#### [WRITTEN TASK]
Wherever a line below holds the word "Blender", copy that line.

#### [DATA FOR THE TASK]
-----
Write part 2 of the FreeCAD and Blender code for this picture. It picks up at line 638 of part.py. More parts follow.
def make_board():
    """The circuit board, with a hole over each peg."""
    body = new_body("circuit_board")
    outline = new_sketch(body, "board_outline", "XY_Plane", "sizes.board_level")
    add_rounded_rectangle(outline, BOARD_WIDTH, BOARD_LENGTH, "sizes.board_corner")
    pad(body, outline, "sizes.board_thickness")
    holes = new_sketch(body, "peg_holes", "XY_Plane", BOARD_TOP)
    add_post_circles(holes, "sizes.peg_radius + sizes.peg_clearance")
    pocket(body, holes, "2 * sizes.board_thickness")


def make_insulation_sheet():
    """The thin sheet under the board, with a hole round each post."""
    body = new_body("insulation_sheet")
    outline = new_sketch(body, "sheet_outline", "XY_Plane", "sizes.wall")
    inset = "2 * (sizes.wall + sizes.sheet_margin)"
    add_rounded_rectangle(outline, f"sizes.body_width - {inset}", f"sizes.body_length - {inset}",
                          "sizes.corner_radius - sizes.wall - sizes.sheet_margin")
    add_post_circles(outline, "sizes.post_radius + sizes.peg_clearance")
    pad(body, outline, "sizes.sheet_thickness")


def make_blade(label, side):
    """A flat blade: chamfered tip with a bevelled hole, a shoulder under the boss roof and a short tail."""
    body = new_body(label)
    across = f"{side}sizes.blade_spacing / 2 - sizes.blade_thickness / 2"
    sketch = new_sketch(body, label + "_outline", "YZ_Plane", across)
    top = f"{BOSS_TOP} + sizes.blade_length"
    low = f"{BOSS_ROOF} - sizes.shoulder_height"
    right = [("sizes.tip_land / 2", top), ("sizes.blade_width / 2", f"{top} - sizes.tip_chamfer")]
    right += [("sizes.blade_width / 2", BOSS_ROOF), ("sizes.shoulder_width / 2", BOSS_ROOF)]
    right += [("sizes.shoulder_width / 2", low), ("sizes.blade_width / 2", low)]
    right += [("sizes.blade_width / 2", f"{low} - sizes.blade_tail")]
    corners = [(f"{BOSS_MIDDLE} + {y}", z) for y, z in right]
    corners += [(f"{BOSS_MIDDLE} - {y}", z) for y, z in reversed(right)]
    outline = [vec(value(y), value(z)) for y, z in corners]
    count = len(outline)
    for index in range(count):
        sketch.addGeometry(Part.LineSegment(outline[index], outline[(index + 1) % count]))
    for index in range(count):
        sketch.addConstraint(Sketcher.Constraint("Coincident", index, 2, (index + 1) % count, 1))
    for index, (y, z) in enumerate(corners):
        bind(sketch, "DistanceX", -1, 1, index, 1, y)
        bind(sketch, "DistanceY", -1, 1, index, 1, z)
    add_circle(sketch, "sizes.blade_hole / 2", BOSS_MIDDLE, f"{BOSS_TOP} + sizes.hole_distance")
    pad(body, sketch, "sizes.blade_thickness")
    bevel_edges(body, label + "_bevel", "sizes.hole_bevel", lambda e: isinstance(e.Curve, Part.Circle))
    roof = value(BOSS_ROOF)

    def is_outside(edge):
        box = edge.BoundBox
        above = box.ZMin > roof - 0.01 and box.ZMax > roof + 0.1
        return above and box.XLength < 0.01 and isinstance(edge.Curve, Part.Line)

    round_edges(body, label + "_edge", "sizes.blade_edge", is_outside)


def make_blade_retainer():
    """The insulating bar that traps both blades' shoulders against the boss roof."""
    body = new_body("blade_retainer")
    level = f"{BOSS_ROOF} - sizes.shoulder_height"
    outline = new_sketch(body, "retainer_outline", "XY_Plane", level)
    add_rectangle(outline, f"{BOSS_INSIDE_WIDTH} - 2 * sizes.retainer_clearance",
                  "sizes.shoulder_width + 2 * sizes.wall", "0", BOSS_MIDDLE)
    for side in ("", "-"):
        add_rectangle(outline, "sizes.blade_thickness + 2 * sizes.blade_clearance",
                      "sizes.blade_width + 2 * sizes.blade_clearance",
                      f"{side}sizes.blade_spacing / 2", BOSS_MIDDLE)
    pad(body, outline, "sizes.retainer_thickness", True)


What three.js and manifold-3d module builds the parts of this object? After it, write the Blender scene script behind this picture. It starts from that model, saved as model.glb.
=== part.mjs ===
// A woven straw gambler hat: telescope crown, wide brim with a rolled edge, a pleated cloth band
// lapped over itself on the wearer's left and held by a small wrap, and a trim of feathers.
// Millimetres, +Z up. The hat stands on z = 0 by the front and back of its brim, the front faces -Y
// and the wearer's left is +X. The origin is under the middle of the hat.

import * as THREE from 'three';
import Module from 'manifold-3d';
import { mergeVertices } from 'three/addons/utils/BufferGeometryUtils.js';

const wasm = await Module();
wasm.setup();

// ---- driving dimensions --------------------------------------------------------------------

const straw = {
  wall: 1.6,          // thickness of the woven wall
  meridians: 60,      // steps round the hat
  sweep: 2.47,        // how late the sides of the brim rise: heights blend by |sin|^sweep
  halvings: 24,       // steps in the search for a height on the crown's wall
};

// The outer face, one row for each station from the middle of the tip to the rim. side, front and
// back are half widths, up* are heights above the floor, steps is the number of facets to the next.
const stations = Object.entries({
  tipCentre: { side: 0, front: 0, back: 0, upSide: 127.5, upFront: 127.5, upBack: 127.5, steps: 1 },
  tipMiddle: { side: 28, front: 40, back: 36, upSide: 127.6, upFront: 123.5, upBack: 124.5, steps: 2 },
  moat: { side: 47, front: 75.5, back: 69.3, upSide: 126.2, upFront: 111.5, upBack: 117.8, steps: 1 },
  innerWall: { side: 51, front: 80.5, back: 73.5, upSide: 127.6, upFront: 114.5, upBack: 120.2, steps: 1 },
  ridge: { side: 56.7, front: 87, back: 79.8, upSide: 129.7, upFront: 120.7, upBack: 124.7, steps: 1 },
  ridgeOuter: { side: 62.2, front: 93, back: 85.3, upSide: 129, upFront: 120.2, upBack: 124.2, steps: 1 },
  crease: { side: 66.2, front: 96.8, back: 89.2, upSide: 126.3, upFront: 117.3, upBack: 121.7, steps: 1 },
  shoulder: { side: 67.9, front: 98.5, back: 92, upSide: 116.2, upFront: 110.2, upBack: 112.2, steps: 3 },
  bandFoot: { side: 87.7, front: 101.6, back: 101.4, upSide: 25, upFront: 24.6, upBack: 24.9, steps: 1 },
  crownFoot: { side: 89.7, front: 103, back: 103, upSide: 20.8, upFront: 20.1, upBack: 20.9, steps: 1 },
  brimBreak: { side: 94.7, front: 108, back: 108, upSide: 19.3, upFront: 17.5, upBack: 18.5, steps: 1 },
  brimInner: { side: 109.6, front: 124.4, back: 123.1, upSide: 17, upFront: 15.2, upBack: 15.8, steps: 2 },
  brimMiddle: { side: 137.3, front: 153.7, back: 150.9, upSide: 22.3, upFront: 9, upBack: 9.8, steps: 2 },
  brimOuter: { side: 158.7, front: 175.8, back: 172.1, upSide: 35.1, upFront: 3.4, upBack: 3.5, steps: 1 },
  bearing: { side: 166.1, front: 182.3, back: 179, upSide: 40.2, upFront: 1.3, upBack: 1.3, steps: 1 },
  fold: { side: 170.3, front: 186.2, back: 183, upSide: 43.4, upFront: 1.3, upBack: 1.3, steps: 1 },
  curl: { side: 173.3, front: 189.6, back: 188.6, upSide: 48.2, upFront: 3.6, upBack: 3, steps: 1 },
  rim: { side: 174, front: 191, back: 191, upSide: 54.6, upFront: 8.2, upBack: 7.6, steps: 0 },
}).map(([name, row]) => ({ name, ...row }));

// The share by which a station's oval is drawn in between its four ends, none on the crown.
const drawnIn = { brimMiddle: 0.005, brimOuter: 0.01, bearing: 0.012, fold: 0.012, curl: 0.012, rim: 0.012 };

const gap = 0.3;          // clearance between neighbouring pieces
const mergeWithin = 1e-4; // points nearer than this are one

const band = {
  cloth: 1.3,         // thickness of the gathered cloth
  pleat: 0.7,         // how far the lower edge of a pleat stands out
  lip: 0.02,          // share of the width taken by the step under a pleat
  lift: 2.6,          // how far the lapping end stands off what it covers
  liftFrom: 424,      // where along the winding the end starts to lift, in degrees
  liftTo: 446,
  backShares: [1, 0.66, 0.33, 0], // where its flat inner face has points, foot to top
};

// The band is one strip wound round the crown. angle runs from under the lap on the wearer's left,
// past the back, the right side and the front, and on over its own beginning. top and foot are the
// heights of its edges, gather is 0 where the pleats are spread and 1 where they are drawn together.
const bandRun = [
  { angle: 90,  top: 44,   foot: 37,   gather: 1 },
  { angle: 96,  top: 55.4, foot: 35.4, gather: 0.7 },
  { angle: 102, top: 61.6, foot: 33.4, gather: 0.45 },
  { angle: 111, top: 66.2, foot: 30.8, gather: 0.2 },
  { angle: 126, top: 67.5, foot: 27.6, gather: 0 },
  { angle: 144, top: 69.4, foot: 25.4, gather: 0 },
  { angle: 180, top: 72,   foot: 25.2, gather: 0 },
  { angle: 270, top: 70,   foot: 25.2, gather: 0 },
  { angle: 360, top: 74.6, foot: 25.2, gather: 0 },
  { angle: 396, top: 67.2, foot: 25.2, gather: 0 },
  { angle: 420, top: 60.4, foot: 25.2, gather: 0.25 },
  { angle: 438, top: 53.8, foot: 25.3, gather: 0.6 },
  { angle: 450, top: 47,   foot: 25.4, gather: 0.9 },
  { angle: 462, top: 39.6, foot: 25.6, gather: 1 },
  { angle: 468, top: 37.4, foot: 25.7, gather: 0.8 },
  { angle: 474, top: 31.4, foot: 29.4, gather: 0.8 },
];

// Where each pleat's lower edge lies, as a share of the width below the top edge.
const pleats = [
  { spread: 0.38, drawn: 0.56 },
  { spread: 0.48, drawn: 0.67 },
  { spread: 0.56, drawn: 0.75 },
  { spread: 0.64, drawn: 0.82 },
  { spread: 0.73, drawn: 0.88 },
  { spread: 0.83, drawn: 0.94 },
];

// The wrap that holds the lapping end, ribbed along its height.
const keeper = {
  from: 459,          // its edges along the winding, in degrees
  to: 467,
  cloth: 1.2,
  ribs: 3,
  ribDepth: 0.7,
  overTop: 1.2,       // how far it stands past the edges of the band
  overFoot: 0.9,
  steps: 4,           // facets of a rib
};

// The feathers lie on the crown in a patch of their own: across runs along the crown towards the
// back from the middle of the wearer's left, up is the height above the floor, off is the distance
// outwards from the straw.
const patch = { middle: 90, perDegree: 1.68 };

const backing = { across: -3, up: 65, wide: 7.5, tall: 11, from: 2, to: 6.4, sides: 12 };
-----
#### [SOLVED PROBLEM]
Write part 2 of the FreeCAD and Blender code for this picture. It picks up at line 638 of part.py. More parts follow.
What three.js and manifold-3d module builds the parts of this object? After it, write the Blender scene script behind this picture. It starts from that model, saved as model.glb.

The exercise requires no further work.